— Тод отлично стряпает, брат, — похвалил Эгберт.
— Видать он тратит на готовку слишком много времени, вместо того, чтобы совершенствовать искусство врачевания, — изрёк граф и отставив мою почти пустую уже тарелку в сторону, отпил чай из моей кружки.
Ай, грубо, Натаниэль Кристан! И что ты вдруг на меня взъелся? Пить мне тоже хотелось, поэтому, как только сиятельство вернул кружку на стол я из неё тоже сделала пару глотков. Натаниэль посмотрел на меня с насмешливой улыбкой, а потом, обратился к Эгберту.
— Поел брат?
— Да, — кивнул Эгберт.
— Наелся?
— Да.
— Тогда не смею задерживать.
Ну и характер! Маркиз, ни дать, ни взять.
Эгберт поднялся, коротко попрощался и вышел.
— Все выйдите! Эльгибор, жди за дверью. — Распорядился Натаниэль Кристан.
Две кухработницы поспешно вышли за дверь. Эльгибор с металлическим скрежетом последовал за ними. Решив, что это касается и меня я встала, но сиятельство схватил меня за руку, не позволив подняться. Значит, разборки будут со мной. За что именно пока не поняла. Наверно, одумался и решил всё же наказать меня за пощёчину.
— Ты кухарка? — Поднял бровь Натаниэль Кристан.
— Нет, у меня просто хороший вкус, — ответила я чуть грубее, чем собиралась.
— Сомневаюсь, был бы у тебя хороший вкус не крутилась бы вокруг Эгберта.
Я чуть не задохнулась от такой наглости и высокомерия. Не только за себя, но и за человека, который уже дважды выручил меня, был дружелюбен и мил несмотря на то, что гораздо выше меня по положению.
— Эгберт — очень добрый, на редкость отзывчивый и сердечный! — выпалила я.
— Муж всех жён и жена всех мужей, — невозмутимо ввернул сын маркиза.
Что?! Это ж цитата из книги Александра Дюма «Цезарь»! Как Натаниэль может это знать?
— Вы цитируете Дюму? — уставилась я на аристократа.

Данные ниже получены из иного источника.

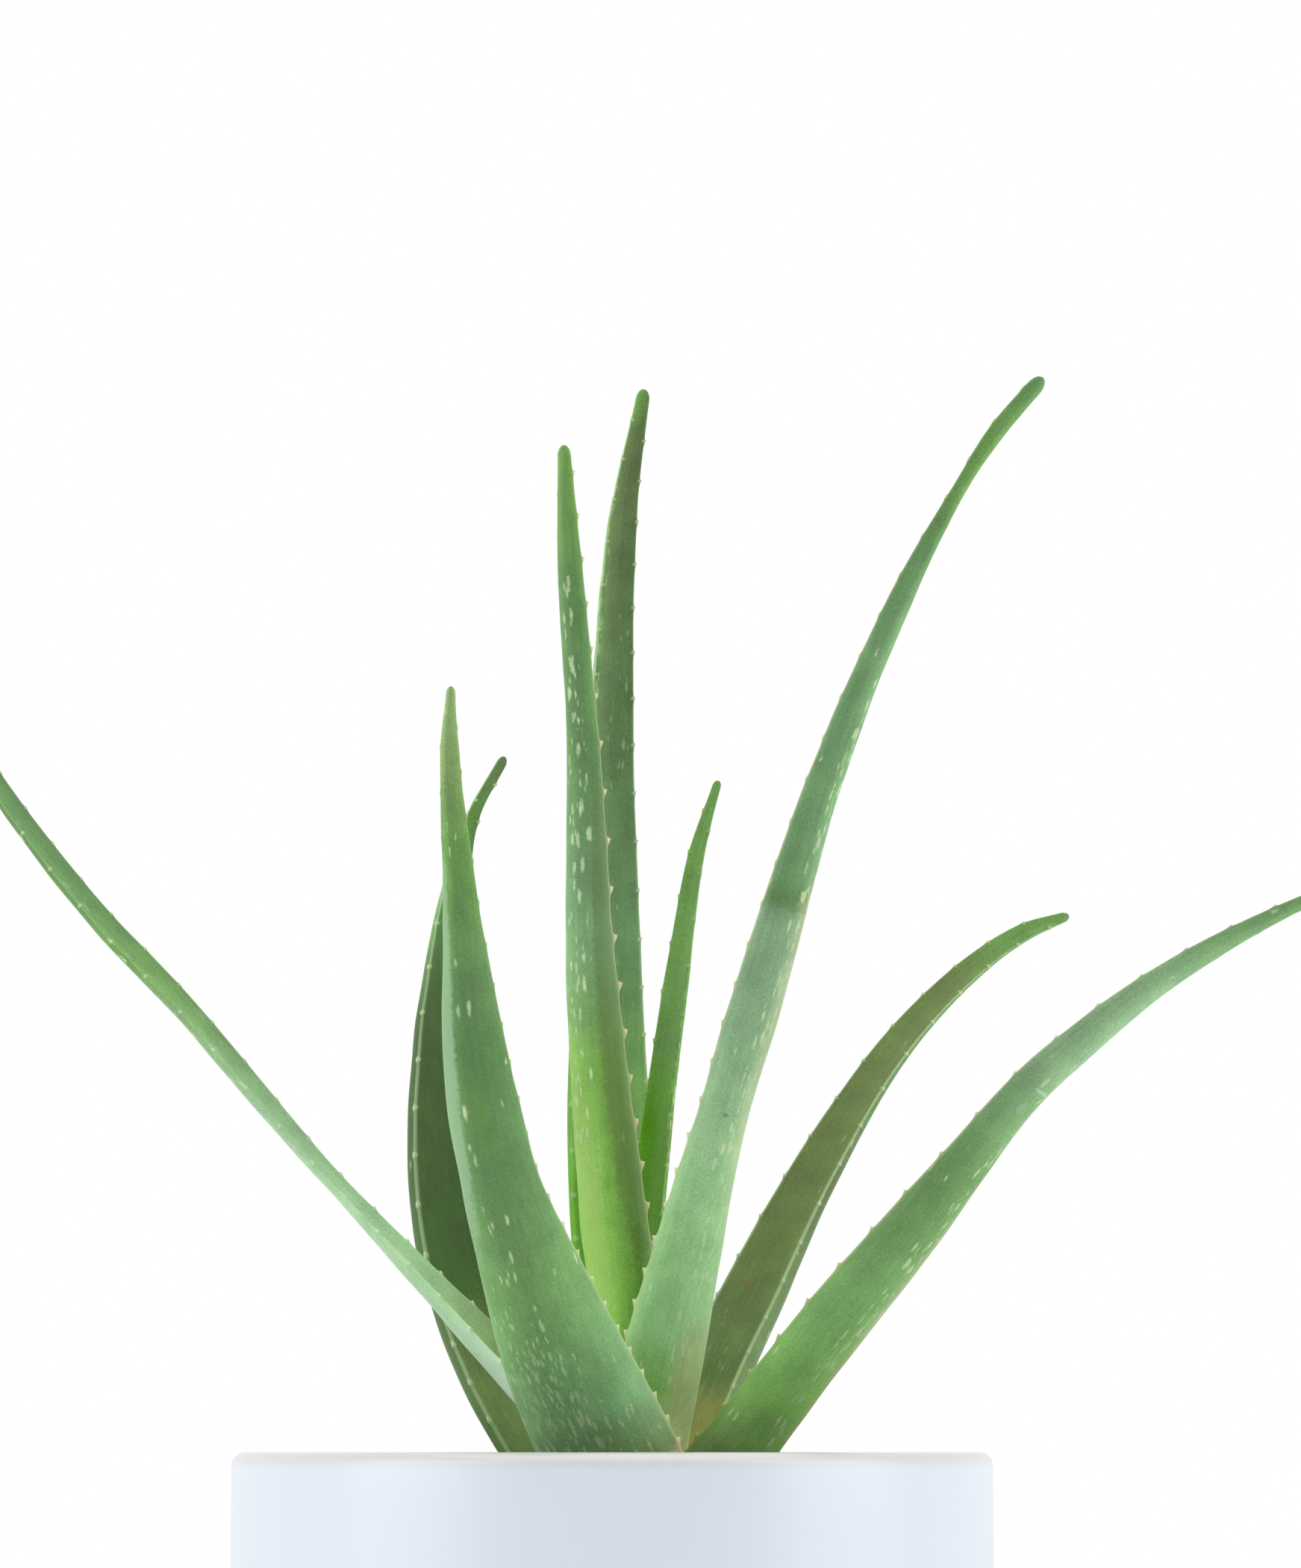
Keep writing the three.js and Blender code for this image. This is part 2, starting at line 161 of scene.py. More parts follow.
# Lengths over which unevenness sets in, from the foot, from the tip and from the margins.
CALM_FOOT, CALM_TIP, CALM_MARGIN = 15.0, 25.0, 3.0
SKIN_LUMPS = 0.14  # height of the low waves in the skin
SKIN_WAVES = ((0.5, 7.1, 1), (0.35, 4.3, -2), (0.3, 2.7, 3), (0.25, 11.0, 2))  # share, pace, turns
WAVE_START = 6.3  # the waves start anywhere in a turn
MARGIN_WANDER, MARGIN_PACE = 0.1, 9.0  # how far the margins run out of line, and over what length
RIDGE_REACH = 0.09  # half width of a ridge, as a share of half the leaf's width
RIDGES = {"leaf_front_broad": (0.56, 0.3)}  # soft lengthwise ridges: place across, height
INNER_LAP = 60.0  # keeps the inner face's pattern apart from the outer one's
LEAF_APART = (41.0, 17.0, 0.0)  # keeps each leaf's pattern apart from the next one's
LEAF_SEED, CRUMB_SEED, PERLITE_SEED = 100, 7, 8


# -------------------- leaf shapes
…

— Какого ещё Дюму? Слова принадлежат Светонию, жившему до разделения миров, — с прищуром возразил тот.
— До разделения миров? — Эхом повторила я последнюю фразу.
— Говоришь обучена грамоте, а сама не знаешь о разделении миров, — усмехнулся Натаниэль, но всё-таки решил пояснить. — Впрочем, в твоём мире, возможно другие учения. А у нас с малолетства знают о Великом распаде. Многие отрицают разделения миров, но детей принято учить, что незадолго до распада Римской империи, случился апокалипсис и наш мир раздвоился. Некоторые считают, что где-то за звёздами есть мир — двойник нашего. И если учесть, что ты говорила правда, то твой мир и есть эта копия.
Неужели! Теперь становится яснее, почему здешнее место похоже на мой родной мир эпохи Возрождения. Возможно в этот момент я подзависла, потому что Натаниэль, чтобы вывести меня из оцепенения тронул за плечо.
— Алина, — проговорил он тихо. — Прогуляемся до голубятни, а я за это потрясу тебя ещё парочкой исторических фактов. Ну или псевдоисторических, решать тебе.
Приятно было услышать моё настоящее имя из уст Натаниэля. И выйти на свежий воздух мне определённо было надо.
Я кивнула. Граф галантно помог мне перелезть через скамью, и мы пошли к выходу, прихватив с собой Эльгибора, о чём я догадалась по клацанью железа сзади.
Натаниэль действительно всю дорогу сообщал мне исторические факты. Но все эти факты были об их семье. О том, как его дед, который был самим герцогом навсегда покончил с набегами кочевников на Виену, о том, что в его жилах течёт королевская кровь по материнской линии, о том, как его отец подавил восстание, о роли их рода в процветании Виены, основании Сторнула и других виенских городов. В общем корзинка бахвальства от его самовлюблённого сиятельства.
— Жди здесь, — бросил он Эльгибору когда мы подошли к голубятне.
Голубятня представляла собой деревянное строение в виде четырёхметровой башни на балке, в которую упиралась лестница. Чем-то она напоминала детский домик на дереве.
— Лезь первая, подстрахую, — легонько подтолкнул меня граф.
Честно говоря, лестница доверия особого не вызывала. А вдруг его сиятельство решит меня столкнуть в отместку за всё «хорошее» или прибить что б монстр меня не обратил. Во благо живущих, так сказать. В общем меня начали терзать смутные сомнения. И почему он сказал «первая», Эльгибор же может услышать, а граф обещал не выдавать меня.
Сиятельство расценил мою нерешительность как боязнь высоты.